Mt Eccles is 179 m high.
Eruptions of Mt Eccles Volcano
6000 - 19000 years ago
Mt Napier Volcano Victoria, Australia
Mt Napier volcano is located between Mt Eccles and the town of Hamilton.
The volcano rises 150 m above the surrounding plain.
Lava from the volcano covers a large part of the Harman Valley.
Eruptions of Mt Napier Volcano
5000 - 6000 years ago.
A volcano on Australia's remote, tiny and uninhabited McDonald Island in the Southern Ocean began erupting in 1992. The volcano had stayed dormant for 75,000 years before erupting for the first time in 1992.There have been several eruptions since then, the most recent in 2001 when satellite images showed the size of the island had doubled from 1.13 to 2.45 square kilometres.
"The McDonald Island volcano is unusual because unlike most oceanic volcanoes, it sits on a submarine plateau, which means its eruptions are not as wild and fiery as some, instead producing a slow-moving mass of lava that seeps and spreads," said then Environment Minister Ian Campbell.
I ponder again the recent earth tremors.
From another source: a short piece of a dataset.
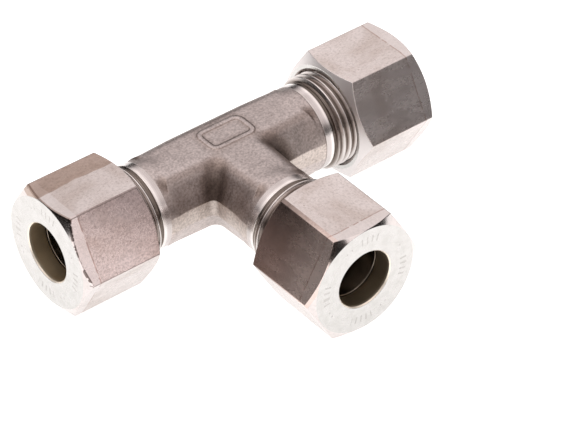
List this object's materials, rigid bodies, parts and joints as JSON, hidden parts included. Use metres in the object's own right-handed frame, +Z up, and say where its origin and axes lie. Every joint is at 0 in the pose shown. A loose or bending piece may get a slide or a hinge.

Most interestingly, during my internet searching and Google, I have come to the conclusion that among geologists it is an excepted belief that there may be volcanic activity in Victoria or South Australia possibly in our lifetimes. It is so commonly believed, it is mentioned everywhere and there are many academic sites and articles referring to this possibility. How incredible; it’s all news to me!
From home.iprimus.com.au/
Scientists believe a new Australian volcano is being created.
Geologists suspect an earthquake that originated 50 kilometres from King Island in February 2002 signalled the reawakening of the hot spot, a region in the Earth's crust where the planet expels some of its internal heat.
Australia's hot spot is several hundred kilometres wide and lies under Bass Strait and parts of Victoria and Tasmania.
Wally Johnson, a vulcanologist at Geosciences Australia, said the fact that there were earthquakes taking place in the area "means that geologically, the hot spot has to be regarded as active, even though it hasn't produced volcanic eruptions as such".
He said it could spawn a volcano within 100 years.